"Para el lector superficial, esta obra se parecerá a la locura".
Carl Jung (Suiza, 1875), el padre de la psicología analítica, escribió esa frase dos años antes de morir, en 1959, como epílogo de su Libro rojo. No había tocado esa obra en treinta años, pero esta permanecía a su lado, en la alacena de su casa: un enorme tomo empastado en cuero rojo, pesado por sus gruesos pergaminos color crema, relucientes las letras doradas que en su lomo leían: Liber Novus (‘libro nuevo’).
Dentro, el llano carmesí de la tapa daba pie al espectáculo: 400 páginas en donde criaturas fantasmagóricas, mandalas y una plétora de alusiones (Fausto, Ovidio, Osiris, el rey Herodes, Nietzsche, la Biblia, la alquimia) acompañaban al héroe, una especie de figura homérica, por un viaje onírico entre los ramales de su inconsciente: mientras cruza desiertos, trepa montañas, se adentra en el infierno, carga a un dios en su espalda, se enamora de su hermana, se devora el hígado de un niño. Se trataba, en resumidas cuentas, de la investigación de un hombre que, perdido, había decidió emprender la búsqueda de su alma.
Jung empezó a escribir el Libro rojo en 1913, al tiempo que Europa descendía hacia el fulgor de la guerra. Ese mismo año, el prodigio protestante del psicoanálisis, el presunto encargado de diseminar el modelo psicoanalítico de Freud más allá de los círculos judíos, le había dado la espalda a su maestro. Jung se había desencantado con algunas teorías del autor de La interpretación de los sueños. Ya no creía, por ejemplo, en que para sanar a un individuo el terapeuta debía escarbar en los traumas de su infancia. También había dejado de ver al inconsciente como una cueva de deseos reprimidos. Creía que se trataba de un espacio más espiritual, aunque oscuro, donde coincidían los demonios con la posibilidad de la iluminación; una zona más cercana a la mitología que a la lógica, asequible por medio de símbolos, mitos y sueños.
Abandonar a Freud -y al racionalismo científico de su comunidad- no solo coincidió con la Primera Guerra Mundial, sino también con una crisis personal cuyo principal resultado sería el Libro rojo. Jung, entonces de 38 años, empezó a ver como poco a poco su psiquis se resquebrajaba. Oía voces y veía espectros. En sus propias palabras, se encontraba "amenazado por una psicosis…por una esquizofrenia". Sin embargo, no huyó. Gracias a su entrenamiento como psiquiatra, a las largas horas que había pasado frente a enfermos mentales en el hospital Burghözli, decidió confrontar a sus demonios.

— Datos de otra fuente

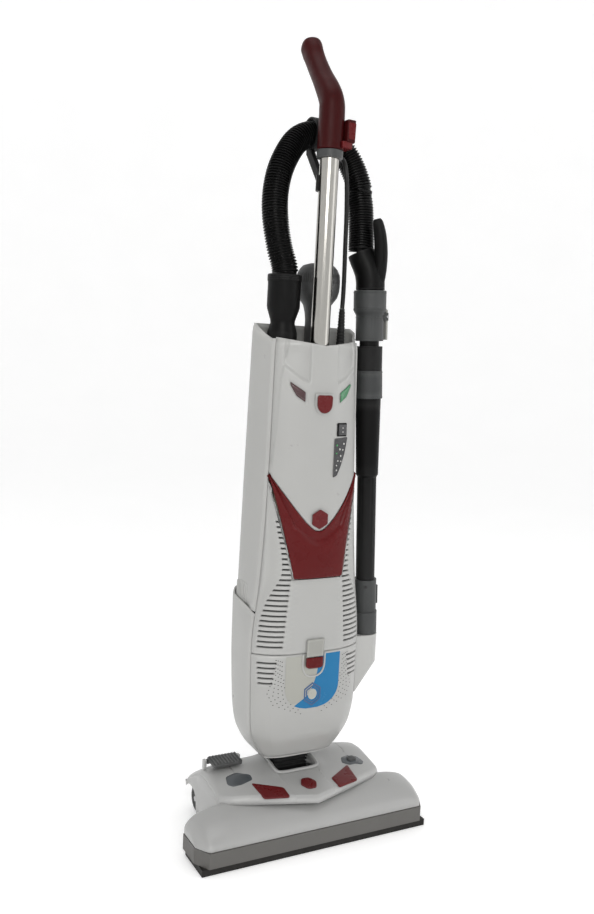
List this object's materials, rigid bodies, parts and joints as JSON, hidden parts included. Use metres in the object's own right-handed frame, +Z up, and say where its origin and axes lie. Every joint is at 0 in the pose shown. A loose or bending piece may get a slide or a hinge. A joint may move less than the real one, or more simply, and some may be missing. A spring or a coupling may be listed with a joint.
{
  "type": "upright vacuum cleaner",
  "caption": "Commercial upright vacuum cleaner with a wide floor head, reclining body, chrome handle tube, side wand with hose, roller brush and stored power cord.",
  "frame": {"origin": "middle of the footprint on the floor, under the floor head", "axes": "+Z up along the handle, -Y towards the front of the head, +X to the right as seen from the front"},
  "size_m": [0.384, 0.2, 1.1946],
  "materials": {
    "body_grey": "satin",
    "maroon": "satin",
    "black": "satin",
    "dark_grey": "matte",
    "collar_grey": "satin",
    "light_grey": "satin",
    "band_grey": "matte",
    "sole_dark": "matte",
    "tube_chrome": "polished",
    "steel": "brushed",
    "rubber_black": "matte",
    "window_smoke": "gloss",
    "panel_blue": "gloss",
    "panel_black": "gloss",
    "lens_red": "gloss",
    "lens_green": "gloss",
    "badge_red": "gloss",
    "bristle_black": "matte",
    "filter_white": "matte",
    "bag_paper": "matte",
    "motor_metal": "cast"
  },
  "bodies": {
    "floor_head": {"sole_plate": "sole_dark", "bumper_band": "band_grey", "front_hood": "body_grey", "rear_deck": "body_grey", "deck_trim": "maroon", "belt_window": "window_smoke", "brush_motor": "motor_metal", "drive_belt": "rubber_black", "wheel_axles": "steel", "recline_pin": "steel"},
    "roller_brush": {"brush_core": "dark_grey", "brush_bristles": "bristle_black"},
    "motor_pulley_body": {"motor_pulley": "steel"},
    "left_wheel_body": {"left_wheel": "rubber_black"},
    "right_wheel_body": {"right_wheel": "rubber_black"},
    "pedal": {"release_pedal": "dark_grey"},
    "height_knob": {"height_slider": "window_smoke"},
    "upper_unit": {"swivel_neck": "rubber_black", "lower_casing": "body_grey", "lower_cover": "body_grey", "emblem_panel": "panel_blue", "exhaust_filter": "filter_white", "suction_motor": "motor_metal", "motor_seals": "rubber_black", "rear_casing": "body_grey", "top_deck": "body_grey", "dust_bag": "bag_paper", "bag_holder": "light_grey", "handle_tube": "tube_chrome", "tube_ring": "collar_grey", "grip": "maroon", "cord_clip": "maroon", "cord_hook": "black", "strain_relief": "rubber_black", "power_cord": "rubber_black", "cord_coil": "rubber_black", "power_plug": "rubber_black", "hose_cuff": "black", "suction_hose": "black", "hose_leg": "black", "hose_hook": "black", "wand_port": "body_grey", "wand_socket": "collar_grey", "casing_screws": "steel"},
    "exhaust_cover": {"vent_cover": "body_grey"},
    "cover_latch": {"latch_slider": "light_grey", "latch_key": "maroon"},
    "door": {"front_door": "body_grey", "chevron_trim": "maroon", "front_badge": "badge_red", "left_lens": "lens_red", "right_lens": "lens_green", "control_panel": "panel_black"},
    "power_rocker": {"rocker_switch": "black"},
    "door_button": {"release_button": "maroon"},
    "wand": {"wand_tube": "black", "wand_collars": "collar_grey", "hose_grip": "black"},
    "wand_lever": {"wand_latch": "light_grey"},
    "brush_tool": {"dusting_brush": "black"}
  },
  "joints": [
    {"name": "brush_spin", "type": "hinge", "parent": "floor_head", "child": "roller_brush", "pos_m": [0, -0.068, 0.027], "axis": [1, 0, 0], "continuous": true},
    {"name": "pulley_spin", "type": "hinge", "parent": "floor_head", "child": "motor_pulley_body", "pos_m": [0, -0.002, 0.05], "axis": [1, 0, 0], "continuous": true},
    {"name": "left_wheel_roll", "type": "hinge", "parent": "floor_head", "child": "left_wheel_body", "pos_m": [0, 0.077, 0.0215], "axis": [1, 0, 0], "continuous": true},
    {"name": "right_wheel_roll", "type": "hinge", "parent": "floor_head", "child": "right_wheel_body", "pos_m": [0, 0.077, 0.0215], "axis": [1, 0, 0], "continuous": true},
    {"name": "pedal_press", "type": "hinge", "parent": "floor_head", "child": "pedal", "pos_m": [0, 0.04, 0.099], "axis": [1, 0, 0], "range_deg": [0, 8], "stiffness_Nm_per_rad": 0.6, "springref_deg": -6.88},
    {"name": "height_slide", "type": "slide", "parent": "floor_head", "child": "height_knob", "axis": [1, 0, 0], "range_m": [-0.01, 0.01]},
    {"name": "recline", "type": "hinge", "parent": "floor_head", "child": "upper_unit", "pos_m": [0, 0.02, 0.07], "axis": [-1, 0, 0], "range_deg": [0, 70]},
    {"name": "vent_cover_pull", "type": "slide", "parent": "upper_unit", "child": "exhaust_cover", "axis": [0, -1, 0], "range_m": [0, 0.012]},
    {"name": "latch_slide", "type": "slide", "parent": "exhaust_cover", "child": "cover_latch", "axis": [0, 0, -1], "range_m": [0, 0.008], "stiffness_N_per_m": 40, "springref_m": -0.004},
    {"name": "door_swing", "type": "hinge", "parent": "upper_unit", "child": "door", "pos_m": [0, -0.0505, 0.399], "axis": [1, 0, 0], "range_deg": [0, 75]},
    {"name": "rocker_tilt", "type": "hinge", "parent": "door", "child": "power_rocker", "pos_m": [0.034, -0.0285, 0.619], "axis": [1, 0, 0], "range_deg": [-5, 5]},
    {"name": "button_press", "type": "slide", "parent": "door", "child": "door_button", "axis": [0, 1, 0], "range_m": [0, 0.003], "stiffness_N_per_m": 250, "springref_m": -0.002},
    {"name": "wand_lift", "type": "slide", "parent": "upper_unit", "child": "wand", "axis": [-0.0499, 0, 0.9988], "range_m": [0, 0.045], "deforming": ["hose_leg"]},
    {"name": "lever_squeeze", "type": "hinge", "parent": "wand", "child": "wand_lever", "pos_m": [0.1228, 0.005, 0.79072], "axis": [0, 1, 0], "range_deg": [0, 6], "stiffness_Nm_per_rad": 0.4, "springref_deg": -5.73},
    {"name": "brush_tool_lift", "type": "slide", "parent": "upper_unit", "child": "brush_tool", "axis": [0, 0, 1], "range_m": [0, 0.04]}
  ],
  "couplings": [
    {"joint": "pulley_spin", "follows": "brush_spin", "ratio": 1.7125}
  ]
}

Su método consistió en dejar que se derrumbara el muro entre su consciencia y su inconsciente. Durante por lo menos seis años, intentó sacar a la luz cualquier mensaje, visión o estallido proveniente de los recovecos más profundos de su mente. Cuando tenía tiempo libre, se escabullía al segundo piso de su casa y allí se inducia alucinaciones, a las que llamaba ‘imaginaciones activas’. La confrontación fue ardua. El médico que poco tiempo después desarrollaría la teoría del inconsciente colectivo y de los arquetipos, también más adelante compararía sus visiones con tormentas eléctricas y ríos de lava.
En esas sesiones, Jung primero anotaba todo en pequeños cuadernos negros para más adelante transcribir lo más importante a su libro rojo, cuya elaboración tardó 16 años. El suizo, sin embargo, nunca lo publicó. Se trataba, en últimas, de un diario íntimo, con brotes psicóticos, y temía la reacción de la comunidad científica (su primera edición aparecería en 2009). No por ello Jung desconocía su importancia: según uno de sus antiguos pacientes -que se descubrió gracias a una investigación de The New York Times-, el médico le había dado la siguiente recomendación para cuando la mente sacara a relucir sus dimensiones más oscuras:
"Le recomiendo que lo escriba todo de la manera más hermosa en un libro hermosamente encuadernado. Parecerá como si banalizara esas visiones, pero eso es lo que debe hacer, y entonces se liberará de su poder… Cuando esas cosas estén en su querido libro usted puede acudir a él y mirar las páginas y será para usted su iglesia -su catedral-, el lugar silencioso de su espíritu donde encontrará renovación. Si alguien le dice que eso es algo mórbido o neurótico y usted les hace caso, usted perderá su alma, pues ese libro será su alma".